There has been a Game Of Thrones shaped hole in our lives for a while now. We still can’t get over the somewhat tepid ending to what, until that point, had been a quite staggering bit of television.

As we wandered listlessly from Netflix to Amazon Prime via Disney+ and Hulu to try and fill that void, many pretenders tried, all were judged unworthy.  None were really up to the job.  Well it’s a big, bold claim we are about to make here at the Outpost.  We think we might have found our new top show. Gangs Of London.

How is this UK based gangster show going to possibly fill that Thrones void in our TV viewing hearts? Through glorious, bloody, brutal violence!

Imagine if Game Of Thrones was sexually assaulted by The Sopranos and had a child that was then given up for adoption by the Peaky Blinders and then taught to fight by The Raid.

No Guy Ritchie cheeky wide boys with quippy dialogue here.  Just a load of really nasty bastards doing really nasty bastard stuff to each other.  Three episodes in and there has been people set on fire and dropped from skyscrapers, legs broken on the corner of a pub bar, darts employed in a punch-up and a gypsy traveller camp turned into a slaughterhouse.  That reminds us, there was also something unpleasant involving an actual slaughterhouse. And a gay orgy. Hey, it’s a broad church!

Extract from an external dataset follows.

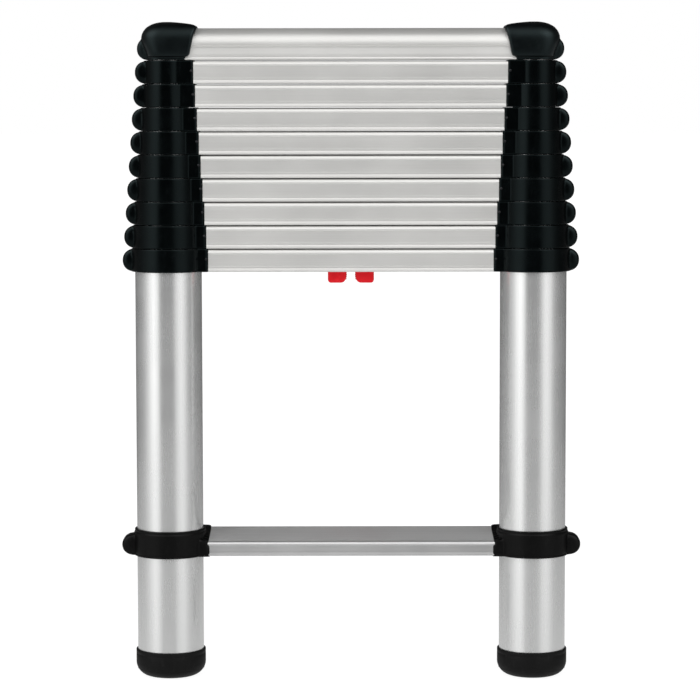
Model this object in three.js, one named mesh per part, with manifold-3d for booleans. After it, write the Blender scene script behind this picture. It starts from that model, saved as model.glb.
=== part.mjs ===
// Telescoping ladder, collapsed. Millimetres, +Z up, X along the rungs, the user stands at -Y.
// The origin is on the floor, midway between the two feet.
// Ten telescoping sections stand inside each other. Each has a left and a right tube, a collar on
// the top end of each tube and one rung between the collars. The base section also carries the feet,
// the bottom rung and the release mechanism; the top section ends in two caps and a domed rung.
import * as THREE from "three";
import { mergeVertices } from "three/addons/utils/BufferGeometryUtils.js";
import Module from "manifold-3d";

const wasm = await Module();
wasm.setup();

// ---- driving dimensions (mm) -------------------------------------------------------------------
const SECTIONS = 10;
const RUNG_PITCH = 300; // rung to rung, extended
const STACK_PITCH = 24.5; // rung to rung, collapsed
const STILE_X = 192; // tube axis from the middle
const BASE_RUNG_Z = 430.3; // underside of the base section's upper rung
const BASE_TUBE_R = 35; // outer radius of the largest tube
const TUBE_STEP = 1.8; // each tube is this much smaller in radius than the one around it
const TUBE_WALL = 1.4;
const INNER_TUBE_LENGTH = 400;
const COLLAR_WALL = 3.9; // collar ring, outside the tube
const COLLAR_HEIGHT = 24.1;
const COLLAR_SOCKET = 3.9; // how far the socket reaches over the rung, past the ring
const COLLAR_LIP = 2.4; // inward lip over the tube's top rim
const LUG_R = 11.7;
const LUG_OUT = 1; // lug centre, outside the tube
const BOTTOM_LUG_R = 11;
const BOTTOM_LUG_OUT = 4.7;
const LUG_DEPTH = 24;
const SPIGOT_LENGTH = 25;
const RUNG_DEPTH = 42;
const RUNG_WALL = 1.8;
const RUNG_FRONT = 22.2; // front face height; the tread rises from here to the back
const RUNG_BACK = 24.1;
const BOTTOM_RUNG_FRONT = 15.2;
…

It’s so cinematic you forget it’s just on TV as the tale of gang politics, brutal violence and family tension unfolds. It begins when London’s biggest gangster (Colm Meaney) is assassinated. He basically sat at the head of all the London crime families and was the glue that held the London underworld together. As his expensively educated son Sean Wallace (Peaky Blinders Joe Cole) burns with rage at the death of his beloved father and orders the city shut down, the impact on other illicit businesses causes pressure that is threatening to explode.

Somebody is trying to change the order of things in the world of London’s organised crime and we follow the story as an orgy of violence is unleashed while the Wallace family rips the city apart to find out who killed the head of their family. It’s like a whodunnit with off the charts brutality. Meanwhile a series of flashbacks shows Sean’s life growing up as the son of London’s most notorious criminal, as the other families begin to jockey for position in whatever the new order may bring.

The cast includes Sope Dirisu as Elliot Finch, a mysterious and skilled fighter who is ex-military, and Game of ThronesMichelle Fairley, as the assassinated mob boss’s wife.

So you can see where The Sopranos, Game Of Thrones and Peaky Blinders influences may come from, but what about The Raid?

The man behind it is none other than Gareth Evans, the director behind Indonesia’s finest action movies like The Raid, The Raid 2 and Merantau.

The martial arts sensibilities from those movies flows into this through finely choreographed fight scenes to put a level of violence on the screen that we haven’t seen since Game Of Thrones went brutal, or when The Walking Dead was new and exciting.

So how did Indonesian style fight choreography end up in a gritty London based crime drama?  Evans gave some details when on the promotional tour for the show:

Both myself and Jude Poyer, the stunt coordinator, have the same interest in East Asian action cinema, so all of our influences come from there. We both watched the same Jackie Chan films and Sammo Hung films, and could wax endlessly about the nerdy aspects of Hong Kong cinema.

As a result, we just can’t help it: There’s a flavour to those fights which permeates into our work. What we’ve always wanted to do is to take something that felt quintessentially British, but put a spin on it. When we were designing the pub fight in the first episode, we knew we wanted it to be relentless and full on, but for it to have a rollercoaster vibe.

There’s that mix of the rough and tumble of a barroom brawl, with moments where it feels messy and chaotic, but then these little pockets of choreography where suddenly Sope Dirisu is moving with grace and balleticism.”

However it’s not chop-socky martial arts on display.  It’s proper brawling. As with all proper brawls in entertainment a lot of improvisation is done with weaponary.  Evans continued:

“It all starts with a concept of what the scene is. I’ll say to Jude and his team, ‘The setup is a fight going on in the pub, and our guy needs to get to the guy who’s at the end of the bar, by working his way through all of his goons.’

That’s literally it. And then I’ll say – and I’m a nice person, honestly – that I really want to use one of those thick glass ashtrays, and, ‘Oh! there’s a dartboard, so I really want to use darts!’

For the darts in that fight, I remember saying to Jude, let’s make it like in Robocop, where he has that spike in his glove – if you put the dart in between the fingers, that becomes a weapon. Then I’ll be like, for the rest of it, go and play! Then they’ll go and figure it out.”

See? How can you resist? Outside the fight scenes the drama is so far on-point and the slowly unravelling plot set among a reordering of a major city’s underworld crime infrastructure from the top down is gripping.

Who is behind it? We are currently on a binge watch to find out and so far this is one of those shows that keeps you up late. You tell yourself you’ll just get another episode in before bed, and then can’t stop.